Given exercise: Repeat exactly the lines from the one containing "point = shown.matrix_world" through the one containing "bpy.data.objects.remove(obj)", both lines included, please, without any other lines.

Data lines:
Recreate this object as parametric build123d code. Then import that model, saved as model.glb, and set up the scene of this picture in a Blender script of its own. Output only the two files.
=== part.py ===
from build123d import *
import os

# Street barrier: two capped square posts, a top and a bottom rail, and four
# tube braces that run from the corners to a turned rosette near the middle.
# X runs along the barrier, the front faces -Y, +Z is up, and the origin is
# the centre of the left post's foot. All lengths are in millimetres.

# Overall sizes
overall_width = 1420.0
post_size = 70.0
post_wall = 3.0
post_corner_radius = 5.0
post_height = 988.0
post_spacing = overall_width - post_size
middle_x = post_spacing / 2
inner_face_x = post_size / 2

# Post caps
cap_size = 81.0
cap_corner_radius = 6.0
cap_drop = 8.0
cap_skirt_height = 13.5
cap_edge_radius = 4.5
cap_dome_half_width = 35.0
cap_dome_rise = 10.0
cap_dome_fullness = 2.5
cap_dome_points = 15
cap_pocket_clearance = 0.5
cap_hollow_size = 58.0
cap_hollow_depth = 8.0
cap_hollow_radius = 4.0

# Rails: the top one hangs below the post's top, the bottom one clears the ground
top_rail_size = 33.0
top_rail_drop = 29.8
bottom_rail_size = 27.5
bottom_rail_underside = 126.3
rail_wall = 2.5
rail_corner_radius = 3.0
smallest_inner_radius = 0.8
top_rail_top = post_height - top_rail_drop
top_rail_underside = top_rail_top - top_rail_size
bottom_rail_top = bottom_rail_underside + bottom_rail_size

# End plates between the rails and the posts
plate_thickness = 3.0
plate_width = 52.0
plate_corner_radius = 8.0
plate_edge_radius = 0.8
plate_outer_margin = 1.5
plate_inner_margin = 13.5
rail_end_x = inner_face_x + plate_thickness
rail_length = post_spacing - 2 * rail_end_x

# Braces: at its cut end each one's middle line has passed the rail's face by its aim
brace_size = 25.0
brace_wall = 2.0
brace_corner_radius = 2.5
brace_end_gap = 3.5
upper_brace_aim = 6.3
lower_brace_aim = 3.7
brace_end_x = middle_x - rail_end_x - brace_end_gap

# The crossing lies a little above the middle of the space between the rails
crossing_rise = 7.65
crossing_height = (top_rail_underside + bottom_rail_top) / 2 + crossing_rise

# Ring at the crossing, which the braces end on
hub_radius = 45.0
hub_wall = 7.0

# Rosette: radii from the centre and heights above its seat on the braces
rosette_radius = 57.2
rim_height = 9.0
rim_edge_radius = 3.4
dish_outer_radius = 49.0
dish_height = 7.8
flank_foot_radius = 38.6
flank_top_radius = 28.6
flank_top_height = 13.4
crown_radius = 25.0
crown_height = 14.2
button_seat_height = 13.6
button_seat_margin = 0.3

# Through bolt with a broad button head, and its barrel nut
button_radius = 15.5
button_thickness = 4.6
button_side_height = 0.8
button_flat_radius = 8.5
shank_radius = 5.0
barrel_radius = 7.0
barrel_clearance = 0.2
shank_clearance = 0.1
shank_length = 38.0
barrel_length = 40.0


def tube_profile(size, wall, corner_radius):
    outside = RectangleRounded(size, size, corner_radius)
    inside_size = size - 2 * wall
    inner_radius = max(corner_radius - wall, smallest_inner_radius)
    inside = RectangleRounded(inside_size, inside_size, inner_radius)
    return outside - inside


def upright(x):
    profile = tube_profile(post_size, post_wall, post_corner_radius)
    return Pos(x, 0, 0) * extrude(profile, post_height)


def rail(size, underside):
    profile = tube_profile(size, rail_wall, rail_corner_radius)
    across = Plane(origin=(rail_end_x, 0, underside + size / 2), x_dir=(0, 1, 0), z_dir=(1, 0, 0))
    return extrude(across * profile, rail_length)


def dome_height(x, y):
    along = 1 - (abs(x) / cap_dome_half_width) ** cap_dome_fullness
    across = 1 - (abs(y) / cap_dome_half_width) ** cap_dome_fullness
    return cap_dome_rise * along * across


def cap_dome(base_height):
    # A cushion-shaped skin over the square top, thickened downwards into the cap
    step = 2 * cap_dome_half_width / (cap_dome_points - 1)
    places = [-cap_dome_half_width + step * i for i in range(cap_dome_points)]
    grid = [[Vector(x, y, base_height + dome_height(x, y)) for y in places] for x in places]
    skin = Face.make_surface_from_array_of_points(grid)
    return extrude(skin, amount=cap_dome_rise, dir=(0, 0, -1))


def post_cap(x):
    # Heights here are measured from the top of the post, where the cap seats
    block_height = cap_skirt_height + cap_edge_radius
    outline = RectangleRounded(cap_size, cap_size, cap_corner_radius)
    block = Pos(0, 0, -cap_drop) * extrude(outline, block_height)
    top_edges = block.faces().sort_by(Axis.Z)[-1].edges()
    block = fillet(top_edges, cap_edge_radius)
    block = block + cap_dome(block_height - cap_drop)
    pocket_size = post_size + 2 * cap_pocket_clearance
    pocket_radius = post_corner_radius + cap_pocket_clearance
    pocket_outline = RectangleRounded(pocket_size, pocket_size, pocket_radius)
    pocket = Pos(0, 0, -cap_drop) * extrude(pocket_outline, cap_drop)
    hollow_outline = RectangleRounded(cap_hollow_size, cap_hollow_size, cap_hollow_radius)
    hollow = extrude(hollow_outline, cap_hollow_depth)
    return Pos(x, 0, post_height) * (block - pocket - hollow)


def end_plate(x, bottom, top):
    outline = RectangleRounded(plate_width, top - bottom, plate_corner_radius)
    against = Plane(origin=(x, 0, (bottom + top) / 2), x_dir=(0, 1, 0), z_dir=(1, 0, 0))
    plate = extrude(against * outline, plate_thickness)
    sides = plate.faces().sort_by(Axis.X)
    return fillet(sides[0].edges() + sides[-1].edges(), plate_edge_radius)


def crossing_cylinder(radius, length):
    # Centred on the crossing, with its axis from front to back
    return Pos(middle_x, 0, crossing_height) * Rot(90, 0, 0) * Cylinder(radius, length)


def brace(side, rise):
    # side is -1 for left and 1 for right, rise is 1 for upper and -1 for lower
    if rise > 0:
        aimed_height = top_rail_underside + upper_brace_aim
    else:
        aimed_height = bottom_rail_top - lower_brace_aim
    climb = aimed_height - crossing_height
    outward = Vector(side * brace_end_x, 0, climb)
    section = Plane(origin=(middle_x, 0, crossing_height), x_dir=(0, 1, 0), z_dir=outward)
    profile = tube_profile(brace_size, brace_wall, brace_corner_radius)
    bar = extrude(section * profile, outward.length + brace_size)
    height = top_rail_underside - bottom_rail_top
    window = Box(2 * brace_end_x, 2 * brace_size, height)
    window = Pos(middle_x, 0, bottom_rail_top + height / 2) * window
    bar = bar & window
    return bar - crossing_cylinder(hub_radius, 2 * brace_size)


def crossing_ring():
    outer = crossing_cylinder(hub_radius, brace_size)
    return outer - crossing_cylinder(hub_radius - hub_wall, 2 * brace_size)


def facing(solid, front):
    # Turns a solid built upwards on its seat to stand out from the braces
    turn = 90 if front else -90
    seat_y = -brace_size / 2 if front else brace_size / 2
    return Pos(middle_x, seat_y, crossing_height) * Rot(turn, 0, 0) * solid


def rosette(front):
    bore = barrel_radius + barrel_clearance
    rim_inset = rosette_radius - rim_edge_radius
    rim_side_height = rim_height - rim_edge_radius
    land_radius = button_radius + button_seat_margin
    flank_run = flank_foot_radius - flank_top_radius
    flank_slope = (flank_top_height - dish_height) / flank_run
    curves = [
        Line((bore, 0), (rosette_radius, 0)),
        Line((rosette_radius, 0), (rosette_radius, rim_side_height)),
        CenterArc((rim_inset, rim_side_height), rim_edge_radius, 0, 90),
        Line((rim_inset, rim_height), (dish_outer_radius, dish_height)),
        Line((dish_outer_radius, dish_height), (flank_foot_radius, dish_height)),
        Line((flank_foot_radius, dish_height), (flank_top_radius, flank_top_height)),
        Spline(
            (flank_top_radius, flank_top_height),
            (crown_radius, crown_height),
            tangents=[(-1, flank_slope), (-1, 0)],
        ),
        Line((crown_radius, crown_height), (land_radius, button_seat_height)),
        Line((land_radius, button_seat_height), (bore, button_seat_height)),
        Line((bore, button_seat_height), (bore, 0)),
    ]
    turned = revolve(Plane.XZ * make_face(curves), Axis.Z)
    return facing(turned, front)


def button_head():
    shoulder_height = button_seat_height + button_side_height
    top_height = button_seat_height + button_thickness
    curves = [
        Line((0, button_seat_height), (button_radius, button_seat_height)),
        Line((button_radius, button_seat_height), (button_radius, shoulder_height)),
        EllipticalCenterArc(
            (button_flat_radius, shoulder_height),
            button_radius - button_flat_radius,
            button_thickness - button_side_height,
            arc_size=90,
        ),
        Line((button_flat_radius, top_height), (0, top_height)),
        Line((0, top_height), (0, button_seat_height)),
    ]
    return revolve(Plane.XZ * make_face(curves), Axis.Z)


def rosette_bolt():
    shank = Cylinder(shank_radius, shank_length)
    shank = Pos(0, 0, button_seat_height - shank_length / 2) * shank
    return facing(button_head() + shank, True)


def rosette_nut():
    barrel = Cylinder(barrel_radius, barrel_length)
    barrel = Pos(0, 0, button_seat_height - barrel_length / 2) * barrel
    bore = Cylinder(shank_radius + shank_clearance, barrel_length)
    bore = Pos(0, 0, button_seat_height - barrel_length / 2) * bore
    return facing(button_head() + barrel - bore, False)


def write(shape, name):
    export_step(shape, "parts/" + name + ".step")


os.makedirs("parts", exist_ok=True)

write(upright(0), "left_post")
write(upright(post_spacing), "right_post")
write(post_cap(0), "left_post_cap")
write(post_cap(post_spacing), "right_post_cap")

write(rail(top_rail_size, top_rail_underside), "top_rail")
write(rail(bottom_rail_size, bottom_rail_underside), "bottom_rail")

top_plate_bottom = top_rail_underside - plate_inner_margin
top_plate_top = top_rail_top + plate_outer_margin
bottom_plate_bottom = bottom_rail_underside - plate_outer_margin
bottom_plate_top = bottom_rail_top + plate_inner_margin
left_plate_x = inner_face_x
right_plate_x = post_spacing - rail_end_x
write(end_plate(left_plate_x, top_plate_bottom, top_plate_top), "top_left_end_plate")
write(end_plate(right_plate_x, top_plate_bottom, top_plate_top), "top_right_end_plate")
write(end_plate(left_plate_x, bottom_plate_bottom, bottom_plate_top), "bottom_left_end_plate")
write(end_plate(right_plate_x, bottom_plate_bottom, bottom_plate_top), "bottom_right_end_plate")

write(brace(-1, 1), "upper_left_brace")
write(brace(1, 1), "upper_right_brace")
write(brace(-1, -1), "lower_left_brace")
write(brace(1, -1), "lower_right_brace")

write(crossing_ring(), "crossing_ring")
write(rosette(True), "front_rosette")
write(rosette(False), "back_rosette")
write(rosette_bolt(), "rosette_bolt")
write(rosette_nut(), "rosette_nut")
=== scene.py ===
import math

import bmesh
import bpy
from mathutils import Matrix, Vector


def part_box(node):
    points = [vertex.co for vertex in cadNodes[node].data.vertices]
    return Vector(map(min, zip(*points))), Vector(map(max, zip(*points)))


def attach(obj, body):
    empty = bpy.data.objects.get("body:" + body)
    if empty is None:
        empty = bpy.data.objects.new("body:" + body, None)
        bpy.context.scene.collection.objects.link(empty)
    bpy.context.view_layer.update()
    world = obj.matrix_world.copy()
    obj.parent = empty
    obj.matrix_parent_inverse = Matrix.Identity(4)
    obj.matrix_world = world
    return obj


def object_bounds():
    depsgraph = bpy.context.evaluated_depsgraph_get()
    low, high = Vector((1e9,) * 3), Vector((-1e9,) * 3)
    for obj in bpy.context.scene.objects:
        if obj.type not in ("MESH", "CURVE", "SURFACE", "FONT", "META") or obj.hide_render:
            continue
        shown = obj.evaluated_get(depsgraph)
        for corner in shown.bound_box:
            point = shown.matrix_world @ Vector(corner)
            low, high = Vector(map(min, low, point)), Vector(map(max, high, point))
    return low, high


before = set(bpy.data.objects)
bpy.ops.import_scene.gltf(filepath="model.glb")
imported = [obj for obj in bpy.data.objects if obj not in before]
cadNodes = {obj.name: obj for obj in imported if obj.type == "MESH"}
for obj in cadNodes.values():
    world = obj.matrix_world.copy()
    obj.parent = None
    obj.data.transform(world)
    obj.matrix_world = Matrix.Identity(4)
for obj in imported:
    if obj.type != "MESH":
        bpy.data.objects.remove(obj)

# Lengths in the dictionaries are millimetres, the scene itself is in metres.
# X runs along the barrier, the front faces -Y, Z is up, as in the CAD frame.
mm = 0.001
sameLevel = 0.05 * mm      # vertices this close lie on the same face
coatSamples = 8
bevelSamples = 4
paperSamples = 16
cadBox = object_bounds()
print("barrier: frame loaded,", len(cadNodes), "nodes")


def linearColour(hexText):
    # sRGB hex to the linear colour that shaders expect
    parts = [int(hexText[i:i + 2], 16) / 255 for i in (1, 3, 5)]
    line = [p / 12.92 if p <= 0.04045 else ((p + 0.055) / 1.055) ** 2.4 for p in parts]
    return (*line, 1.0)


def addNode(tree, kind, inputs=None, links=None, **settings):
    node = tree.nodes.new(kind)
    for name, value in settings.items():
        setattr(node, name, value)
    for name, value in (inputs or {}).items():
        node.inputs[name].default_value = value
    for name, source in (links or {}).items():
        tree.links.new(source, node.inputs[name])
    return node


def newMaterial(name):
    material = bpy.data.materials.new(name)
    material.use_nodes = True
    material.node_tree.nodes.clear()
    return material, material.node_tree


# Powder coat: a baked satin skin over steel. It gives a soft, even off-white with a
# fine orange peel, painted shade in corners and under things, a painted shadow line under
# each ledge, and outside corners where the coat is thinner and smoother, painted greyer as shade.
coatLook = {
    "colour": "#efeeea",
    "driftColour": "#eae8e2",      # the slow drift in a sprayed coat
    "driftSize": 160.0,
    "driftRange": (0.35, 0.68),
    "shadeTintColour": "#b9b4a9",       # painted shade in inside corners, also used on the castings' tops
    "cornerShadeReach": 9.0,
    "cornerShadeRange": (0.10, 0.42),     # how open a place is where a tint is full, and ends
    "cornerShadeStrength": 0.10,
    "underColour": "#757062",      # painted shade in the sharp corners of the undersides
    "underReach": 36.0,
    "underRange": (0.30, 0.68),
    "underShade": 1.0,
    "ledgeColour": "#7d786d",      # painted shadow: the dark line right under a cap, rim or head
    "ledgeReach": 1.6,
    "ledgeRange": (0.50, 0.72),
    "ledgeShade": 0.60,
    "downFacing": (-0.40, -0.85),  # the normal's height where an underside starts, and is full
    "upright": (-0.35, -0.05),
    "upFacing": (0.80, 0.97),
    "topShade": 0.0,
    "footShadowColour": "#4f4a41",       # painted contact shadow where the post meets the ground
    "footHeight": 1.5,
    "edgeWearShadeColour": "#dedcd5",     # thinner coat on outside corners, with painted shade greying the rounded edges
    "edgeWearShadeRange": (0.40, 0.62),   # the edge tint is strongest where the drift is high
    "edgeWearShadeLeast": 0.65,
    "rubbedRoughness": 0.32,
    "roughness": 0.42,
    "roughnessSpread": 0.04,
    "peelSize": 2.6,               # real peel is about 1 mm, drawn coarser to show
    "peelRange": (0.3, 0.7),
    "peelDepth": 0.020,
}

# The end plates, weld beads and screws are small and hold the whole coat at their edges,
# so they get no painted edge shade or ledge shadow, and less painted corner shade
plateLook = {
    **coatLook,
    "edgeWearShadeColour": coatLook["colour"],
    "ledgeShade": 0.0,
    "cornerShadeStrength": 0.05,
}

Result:
            point = shown.matrix_world @ Vector(corner)
            low, high = Vector(map(min, low, point)), Vector(map(max, high, point))
    return low, high


before = set(bpy.data.objects)
bpy.ops.import_scene.gltf(filepath="model.glb")
imported = [obj for obj in bpy.data.objects if obj not in before]
cadNodes = {obj.name: obj for obj in imported if obj.type == "MESH"}
for obj in cadNodes.values():
    world = obj.matrix_world.copy()
    obj.parent = None
    obj.data.transform(world)
    obj.matrix_world = Matrix.Identity(4)
for obj in imported:
    if obj.type != "MESH":
        bpy.data.objects.remove(obj)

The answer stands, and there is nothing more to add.